Below, find each line holding "else" and state how many there are, using the number alone.

▼

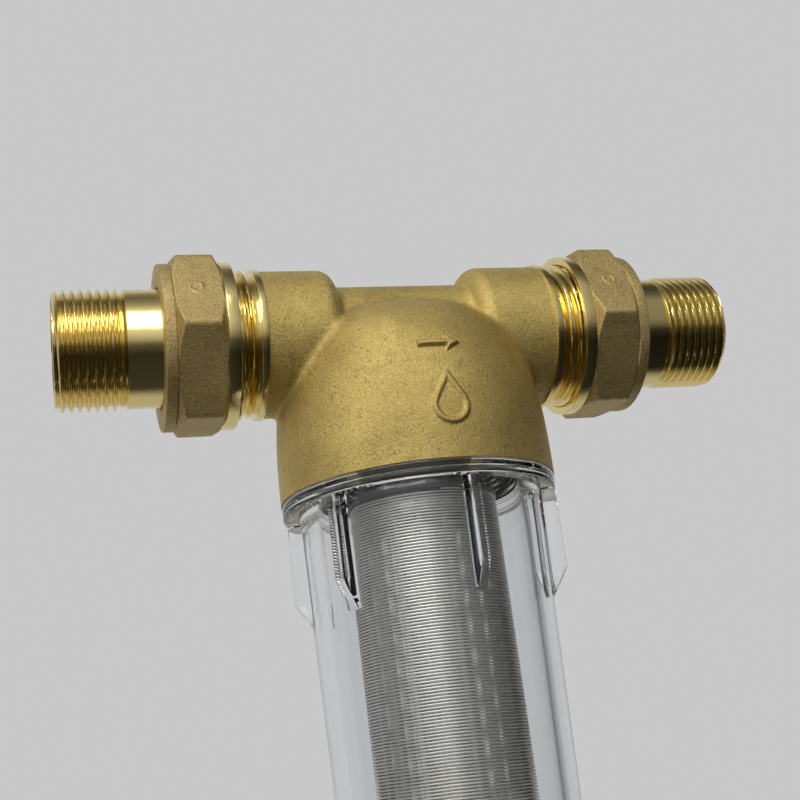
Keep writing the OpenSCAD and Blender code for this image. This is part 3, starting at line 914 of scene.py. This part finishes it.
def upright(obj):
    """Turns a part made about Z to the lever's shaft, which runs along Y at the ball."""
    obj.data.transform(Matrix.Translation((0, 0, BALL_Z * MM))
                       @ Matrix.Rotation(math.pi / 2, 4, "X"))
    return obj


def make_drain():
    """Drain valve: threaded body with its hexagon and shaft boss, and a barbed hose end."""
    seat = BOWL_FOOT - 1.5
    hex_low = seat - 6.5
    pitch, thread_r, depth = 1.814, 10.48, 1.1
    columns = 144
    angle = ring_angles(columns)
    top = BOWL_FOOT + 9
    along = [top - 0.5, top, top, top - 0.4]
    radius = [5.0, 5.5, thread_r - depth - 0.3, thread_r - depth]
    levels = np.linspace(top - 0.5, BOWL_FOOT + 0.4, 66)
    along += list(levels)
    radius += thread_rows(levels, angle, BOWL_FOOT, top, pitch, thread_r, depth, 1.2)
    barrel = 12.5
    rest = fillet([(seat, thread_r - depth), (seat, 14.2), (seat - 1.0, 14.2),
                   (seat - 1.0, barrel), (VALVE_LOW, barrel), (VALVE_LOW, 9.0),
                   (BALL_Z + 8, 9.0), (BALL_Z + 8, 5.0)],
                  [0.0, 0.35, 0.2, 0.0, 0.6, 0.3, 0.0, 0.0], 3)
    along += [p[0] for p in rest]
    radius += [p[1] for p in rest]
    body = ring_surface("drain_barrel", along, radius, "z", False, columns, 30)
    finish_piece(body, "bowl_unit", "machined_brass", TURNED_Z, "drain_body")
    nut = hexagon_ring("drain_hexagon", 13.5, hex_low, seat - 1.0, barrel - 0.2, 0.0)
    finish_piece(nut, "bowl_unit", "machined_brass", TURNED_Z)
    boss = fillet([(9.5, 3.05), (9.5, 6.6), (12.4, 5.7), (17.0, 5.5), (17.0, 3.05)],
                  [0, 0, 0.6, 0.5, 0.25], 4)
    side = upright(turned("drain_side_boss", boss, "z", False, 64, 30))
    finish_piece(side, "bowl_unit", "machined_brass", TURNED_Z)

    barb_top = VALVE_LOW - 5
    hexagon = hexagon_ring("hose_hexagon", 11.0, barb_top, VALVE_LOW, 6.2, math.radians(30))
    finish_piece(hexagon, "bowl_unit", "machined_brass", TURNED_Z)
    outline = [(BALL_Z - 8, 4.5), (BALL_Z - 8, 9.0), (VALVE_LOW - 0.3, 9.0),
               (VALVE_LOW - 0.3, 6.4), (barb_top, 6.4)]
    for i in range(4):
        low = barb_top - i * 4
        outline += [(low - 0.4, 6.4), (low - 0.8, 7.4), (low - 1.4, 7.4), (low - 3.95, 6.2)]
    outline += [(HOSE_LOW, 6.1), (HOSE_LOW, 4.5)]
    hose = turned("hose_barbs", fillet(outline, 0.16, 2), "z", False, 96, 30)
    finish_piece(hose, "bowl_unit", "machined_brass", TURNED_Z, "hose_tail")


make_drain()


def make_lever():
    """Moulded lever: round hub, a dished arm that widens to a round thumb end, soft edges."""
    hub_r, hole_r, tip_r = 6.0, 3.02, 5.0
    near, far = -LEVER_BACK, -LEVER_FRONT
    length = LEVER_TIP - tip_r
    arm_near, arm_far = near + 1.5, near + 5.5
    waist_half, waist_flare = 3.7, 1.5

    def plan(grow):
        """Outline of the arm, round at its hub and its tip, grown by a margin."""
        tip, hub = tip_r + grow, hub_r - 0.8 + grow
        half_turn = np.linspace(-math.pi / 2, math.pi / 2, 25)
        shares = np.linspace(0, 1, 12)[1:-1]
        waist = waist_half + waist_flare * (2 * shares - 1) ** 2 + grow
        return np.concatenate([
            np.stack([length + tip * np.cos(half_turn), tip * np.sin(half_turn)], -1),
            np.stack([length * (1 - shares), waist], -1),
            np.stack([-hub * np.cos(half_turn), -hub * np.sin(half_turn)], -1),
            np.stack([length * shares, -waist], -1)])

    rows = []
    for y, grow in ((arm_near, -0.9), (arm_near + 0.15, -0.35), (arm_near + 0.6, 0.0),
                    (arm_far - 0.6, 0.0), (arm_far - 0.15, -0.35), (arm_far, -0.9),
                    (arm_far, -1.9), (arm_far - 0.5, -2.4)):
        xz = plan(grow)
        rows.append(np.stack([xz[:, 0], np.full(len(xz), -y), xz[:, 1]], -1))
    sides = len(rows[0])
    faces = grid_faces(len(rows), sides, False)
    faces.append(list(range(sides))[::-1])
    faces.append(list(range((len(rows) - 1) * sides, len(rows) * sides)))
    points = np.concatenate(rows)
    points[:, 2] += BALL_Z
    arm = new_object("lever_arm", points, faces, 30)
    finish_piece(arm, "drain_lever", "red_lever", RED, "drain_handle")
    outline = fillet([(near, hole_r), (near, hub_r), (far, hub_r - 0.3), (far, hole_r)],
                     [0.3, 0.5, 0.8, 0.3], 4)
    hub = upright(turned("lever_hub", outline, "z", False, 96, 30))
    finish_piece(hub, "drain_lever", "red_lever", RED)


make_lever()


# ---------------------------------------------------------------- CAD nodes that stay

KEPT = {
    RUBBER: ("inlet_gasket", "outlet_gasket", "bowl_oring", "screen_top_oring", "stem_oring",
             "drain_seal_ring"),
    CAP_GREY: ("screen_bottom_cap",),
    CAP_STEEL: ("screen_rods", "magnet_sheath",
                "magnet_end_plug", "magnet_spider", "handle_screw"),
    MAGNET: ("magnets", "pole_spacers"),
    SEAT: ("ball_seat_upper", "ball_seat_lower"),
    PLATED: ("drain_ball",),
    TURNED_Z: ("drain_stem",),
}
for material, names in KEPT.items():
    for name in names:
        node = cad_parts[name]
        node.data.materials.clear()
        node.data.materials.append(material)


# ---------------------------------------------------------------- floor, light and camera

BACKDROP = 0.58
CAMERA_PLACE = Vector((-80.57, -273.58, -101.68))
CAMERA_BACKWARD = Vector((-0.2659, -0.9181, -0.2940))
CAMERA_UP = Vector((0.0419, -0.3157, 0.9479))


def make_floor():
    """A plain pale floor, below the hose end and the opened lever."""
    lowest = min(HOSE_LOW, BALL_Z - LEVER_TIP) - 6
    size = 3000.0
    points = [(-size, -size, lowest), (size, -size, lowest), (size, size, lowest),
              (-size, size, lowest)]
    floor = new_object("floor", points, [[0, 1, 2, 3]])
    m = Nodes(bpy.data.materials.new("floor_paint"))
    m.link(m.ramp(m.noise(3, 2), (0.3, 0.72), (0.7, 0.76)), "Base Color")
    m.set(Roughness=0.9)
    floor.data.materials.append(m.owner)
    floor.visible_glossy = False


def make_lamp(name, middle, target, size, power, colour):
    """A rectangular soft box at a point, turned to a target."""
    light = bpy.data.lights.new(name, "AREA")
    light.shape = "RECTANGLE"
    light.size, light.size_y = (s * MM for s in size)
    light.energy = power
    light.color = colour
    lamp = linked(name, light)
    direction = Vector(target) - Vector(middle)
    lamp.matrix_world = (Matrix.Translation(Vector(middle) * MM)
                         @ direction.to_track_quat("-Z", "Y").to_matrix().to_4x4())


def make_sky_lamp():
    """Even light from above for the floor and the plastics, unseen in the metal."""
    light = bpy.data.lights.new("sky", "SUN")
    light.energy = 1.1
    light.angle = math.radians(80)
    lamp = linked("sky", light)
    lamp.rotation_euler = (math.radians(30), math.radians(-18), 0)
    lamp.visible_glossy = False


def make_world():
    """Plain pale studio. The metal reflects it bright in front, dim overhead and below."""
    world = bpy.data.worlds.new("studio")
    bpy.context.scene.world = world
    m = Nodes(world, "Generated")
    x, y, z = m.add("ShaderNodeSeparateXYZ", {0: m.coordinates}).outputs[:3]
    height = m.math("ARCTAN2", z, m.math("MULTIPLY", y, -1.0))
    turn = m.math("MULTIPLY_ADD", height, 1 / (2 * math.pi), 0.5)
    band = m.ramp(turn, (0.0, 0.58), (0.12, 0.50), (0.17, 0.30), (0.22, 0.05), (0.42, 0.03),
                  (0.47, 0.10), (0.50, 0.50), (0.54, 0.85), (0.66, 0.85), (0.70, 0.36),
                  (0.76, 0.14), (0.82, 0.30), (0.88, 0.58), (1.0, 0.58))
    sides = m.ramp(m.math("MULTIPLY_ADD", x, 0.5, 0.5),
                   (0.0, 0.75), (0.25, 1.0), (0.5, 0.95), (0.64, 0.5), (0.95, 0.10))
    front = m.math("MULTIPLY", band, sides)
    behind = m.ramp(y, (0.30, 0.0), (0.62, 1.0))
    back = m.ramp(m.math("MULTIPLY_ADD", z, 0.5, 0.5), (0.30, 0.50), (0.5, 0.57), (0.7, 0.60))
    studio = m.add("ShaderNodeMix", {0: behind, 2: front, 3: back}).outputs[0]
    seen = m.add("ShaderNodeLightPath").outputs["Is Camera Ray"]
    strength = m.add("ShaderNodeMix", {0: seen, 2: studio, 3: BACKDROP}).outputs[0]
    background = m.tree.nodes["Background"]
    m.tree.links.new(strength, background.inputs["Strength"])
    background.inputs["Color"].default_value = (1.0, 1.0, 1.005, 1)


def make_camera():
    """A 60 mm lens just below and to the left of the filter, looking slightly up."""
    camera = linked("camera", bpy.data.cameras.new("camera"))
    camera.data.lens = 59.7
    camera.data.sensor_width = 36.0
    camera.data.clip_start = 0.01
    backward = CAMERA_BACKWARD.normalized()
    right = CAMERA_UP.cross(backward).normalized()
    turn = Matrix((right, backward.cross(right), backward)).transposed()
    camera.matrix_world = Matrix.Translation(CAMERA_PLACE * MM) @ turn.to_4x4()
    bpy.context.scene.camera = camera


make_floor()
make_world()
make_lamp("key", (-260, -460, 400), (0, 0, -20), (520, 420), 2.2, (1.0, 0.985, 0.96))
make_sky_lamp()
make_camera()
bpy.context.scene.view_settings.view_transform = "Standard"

▲
▼

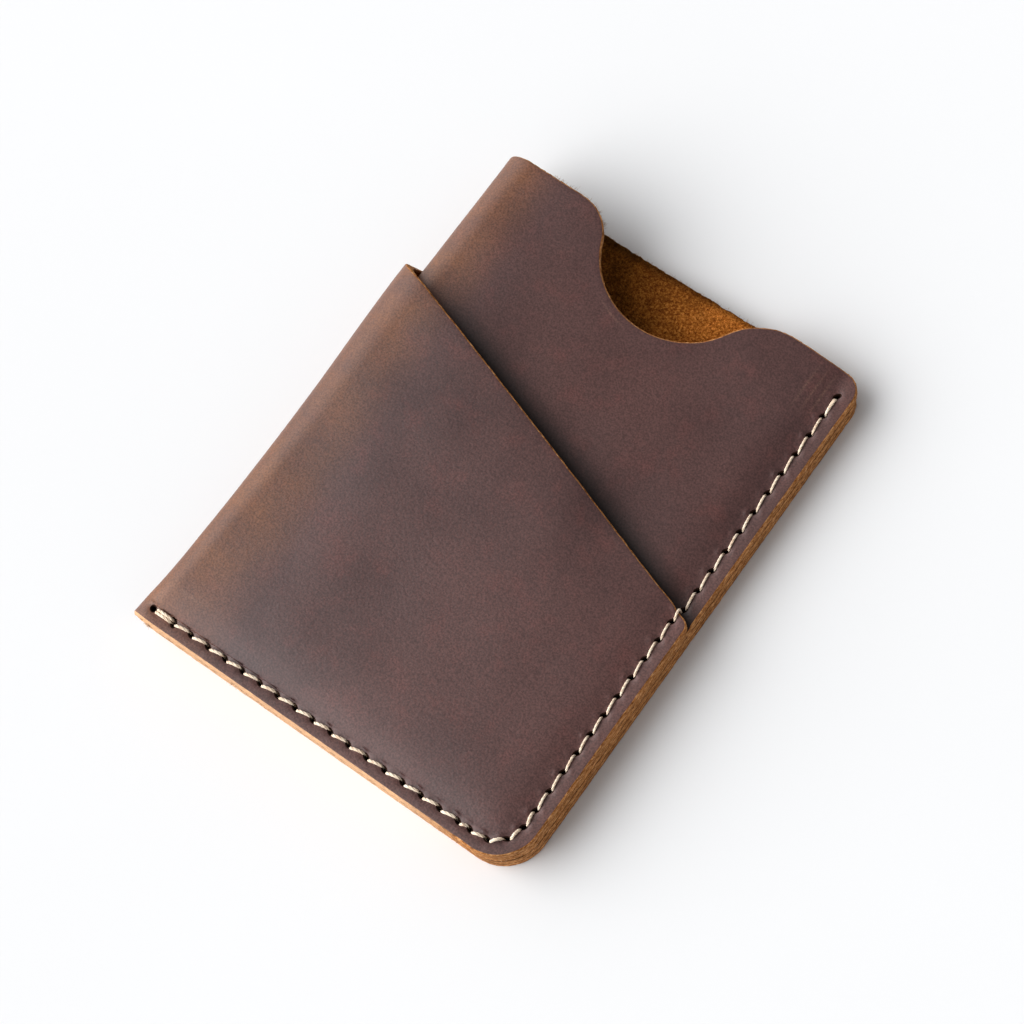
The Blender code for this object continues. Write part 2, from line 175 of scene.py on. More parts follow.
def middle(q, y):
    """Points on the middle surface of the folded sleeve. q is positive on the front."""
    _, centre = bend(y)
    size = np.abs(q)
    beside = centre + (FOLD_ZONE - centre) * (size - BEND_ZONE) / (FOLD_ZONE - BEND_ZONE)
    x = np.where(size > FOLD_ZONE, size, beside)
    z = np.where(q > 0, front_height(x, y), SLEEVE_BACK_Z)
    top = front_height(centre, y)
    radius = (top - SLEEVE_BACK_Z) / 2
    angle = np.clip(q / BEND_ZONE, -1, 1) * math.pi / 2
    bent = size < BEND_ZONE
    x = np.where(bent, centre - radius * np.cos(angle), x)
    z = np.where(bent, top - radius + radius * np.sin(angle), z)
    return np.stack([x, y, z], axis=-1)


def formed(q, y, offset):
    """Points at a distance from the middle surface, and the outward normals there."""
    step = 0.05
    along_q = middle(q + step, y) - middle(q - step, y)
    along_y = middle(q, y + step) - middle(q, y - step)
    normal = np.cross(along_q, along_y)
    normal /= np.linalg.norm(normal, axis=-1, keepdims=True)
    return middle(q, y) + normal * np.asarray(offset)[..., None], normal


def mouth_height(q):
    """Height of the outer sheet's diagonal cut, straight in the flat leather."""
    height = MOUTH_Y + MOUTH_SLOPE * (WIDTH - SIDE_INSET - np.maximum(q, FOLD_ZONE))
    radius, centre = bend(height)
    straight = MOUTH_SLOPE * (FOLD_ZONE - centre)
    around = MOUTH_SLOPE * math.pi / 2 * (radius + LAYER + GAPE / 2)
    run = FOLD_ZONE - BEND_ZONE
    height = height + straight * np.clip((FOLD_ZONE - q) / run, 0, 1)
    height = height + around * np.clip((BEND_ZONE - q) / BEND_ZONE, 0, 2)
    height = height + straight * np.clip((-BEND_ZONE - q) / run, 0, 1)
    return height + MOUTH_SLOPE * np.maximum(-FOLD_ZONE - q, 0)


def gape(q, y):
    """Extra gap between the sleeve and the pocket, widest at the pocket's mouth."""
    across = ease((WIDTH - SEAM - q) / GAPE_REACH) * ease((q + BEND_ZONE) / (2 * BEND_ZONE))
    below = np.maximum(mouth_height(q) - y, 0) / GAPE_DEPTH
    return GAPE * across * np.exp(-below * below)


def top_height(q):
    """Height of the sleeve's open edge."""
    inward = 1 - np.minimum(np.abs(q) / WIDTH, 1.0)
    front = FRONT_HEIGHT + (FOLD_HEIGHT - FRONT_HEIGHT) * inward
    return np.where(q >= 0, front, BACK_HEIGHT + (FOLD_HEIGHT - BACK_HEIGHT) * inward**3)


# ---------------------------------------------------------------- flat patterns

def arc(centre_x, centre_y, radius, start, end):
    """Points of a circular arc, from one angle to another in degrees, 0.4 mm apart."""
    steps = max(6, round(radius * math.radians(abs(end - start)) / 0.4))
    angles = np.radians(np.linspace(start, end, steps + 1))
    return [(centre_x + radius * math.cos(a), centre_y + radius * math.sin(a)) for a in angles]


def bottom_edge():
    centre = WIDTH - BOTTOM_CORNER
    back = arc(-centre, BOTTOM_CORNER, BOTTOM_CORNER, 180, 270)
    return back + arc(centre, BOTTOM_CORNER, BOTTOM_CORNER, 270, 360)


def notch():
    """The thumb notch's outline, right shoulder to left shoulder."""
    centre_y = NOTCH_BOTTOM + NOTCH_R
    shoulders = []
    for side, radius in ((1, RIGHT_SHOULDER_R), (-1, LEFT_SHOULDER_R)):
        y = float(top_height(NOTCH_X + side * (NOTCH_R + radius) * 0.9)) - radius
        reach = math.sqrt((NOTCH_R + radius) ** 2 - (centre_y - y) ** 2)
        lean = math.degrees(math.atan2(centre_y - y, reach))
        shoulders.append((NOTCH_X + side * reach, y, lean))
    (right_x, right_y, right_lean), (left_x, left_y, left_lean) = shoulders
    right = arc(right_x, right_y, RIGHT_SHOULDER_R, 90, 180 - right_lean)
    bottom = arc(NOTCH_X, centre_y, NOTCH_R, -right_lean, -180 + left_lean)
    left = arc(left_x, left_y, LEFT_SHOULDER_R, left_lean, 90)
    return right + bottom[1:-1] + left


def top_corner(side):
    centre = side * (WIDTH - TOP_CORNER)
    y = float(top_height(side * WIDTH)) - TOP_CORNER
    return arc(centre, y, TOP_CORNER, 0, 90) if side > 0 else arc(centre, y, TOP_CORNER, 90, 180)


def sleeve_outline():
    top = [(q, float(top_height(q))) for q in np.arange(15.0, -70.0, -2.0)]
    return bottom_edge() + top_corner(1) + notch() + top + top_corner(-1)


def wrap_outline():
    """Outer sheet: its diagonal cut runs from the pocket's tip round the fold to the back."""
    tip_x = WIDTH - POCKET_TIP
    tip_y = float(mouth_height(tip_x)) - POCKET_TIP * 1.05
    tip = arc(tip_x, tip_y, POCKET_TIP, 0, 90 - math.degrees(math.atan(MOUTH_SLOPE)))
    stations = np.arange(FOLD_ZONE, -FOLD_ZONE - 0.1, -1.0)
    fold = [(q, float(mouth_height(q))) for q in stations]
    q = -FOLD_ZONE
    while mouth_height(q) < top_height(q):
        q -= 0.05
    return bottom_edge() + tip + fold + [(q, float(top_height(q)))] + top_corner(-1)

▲
▼

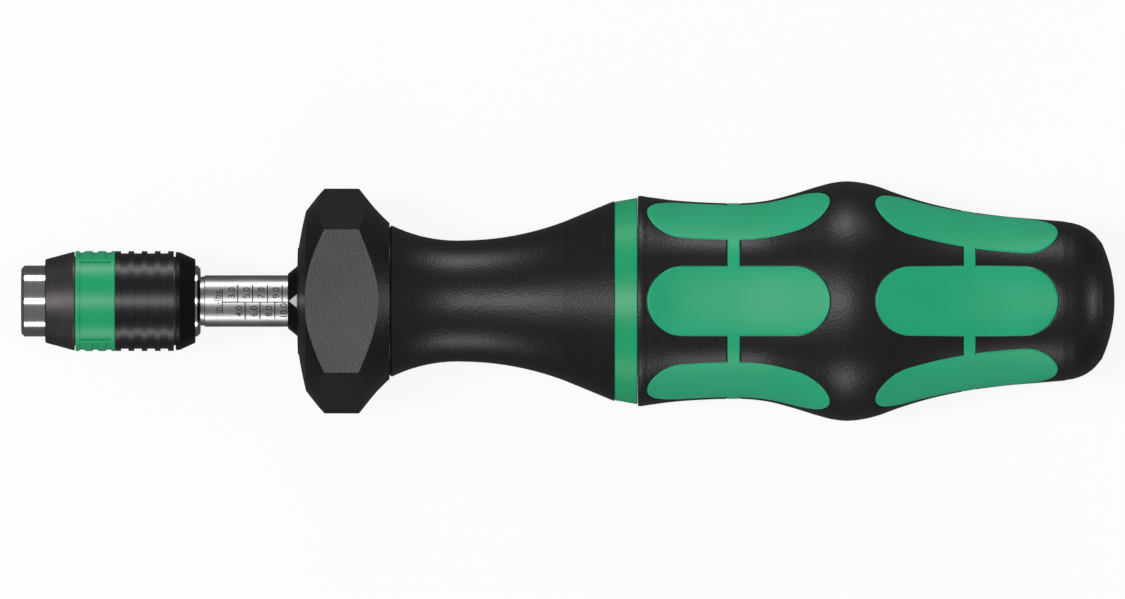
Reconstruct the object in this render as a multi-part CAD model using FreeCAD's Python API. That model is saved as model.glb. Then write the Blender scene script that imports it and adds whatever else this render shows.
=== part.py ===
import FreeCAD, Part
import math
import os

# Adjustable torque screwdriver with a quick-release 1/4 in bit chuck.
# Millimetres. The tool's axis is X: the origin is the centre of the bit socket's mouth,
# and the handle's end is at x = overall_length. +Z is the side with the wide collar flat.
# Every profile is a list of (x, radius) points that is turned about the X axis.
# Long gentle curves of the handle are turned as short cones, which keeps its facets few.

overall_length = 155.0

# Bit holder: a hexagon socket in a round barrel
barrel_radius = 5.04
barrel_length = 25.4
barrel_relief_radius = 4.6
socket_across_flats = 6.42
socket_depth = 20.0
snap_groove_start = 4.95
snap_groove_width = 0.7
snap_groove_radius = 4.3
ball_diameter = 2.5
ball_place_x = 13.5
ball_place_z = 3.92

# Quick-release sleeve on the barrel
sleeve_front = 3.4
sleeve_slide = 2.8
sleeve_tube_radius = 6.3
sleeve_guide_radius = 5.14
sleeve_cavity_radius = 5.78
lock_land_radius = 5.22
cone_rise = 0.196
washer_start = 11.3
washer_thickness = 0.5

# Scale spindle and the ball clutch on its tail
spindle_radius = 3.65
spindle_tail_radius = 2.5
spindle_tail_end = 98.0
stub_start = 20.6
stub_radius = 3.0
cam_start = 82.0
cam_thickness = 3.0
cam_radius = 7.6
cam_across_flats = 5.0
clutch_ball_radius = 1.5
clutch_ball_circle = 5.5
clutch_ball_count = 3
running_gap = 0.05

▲

• _Correct response_:
2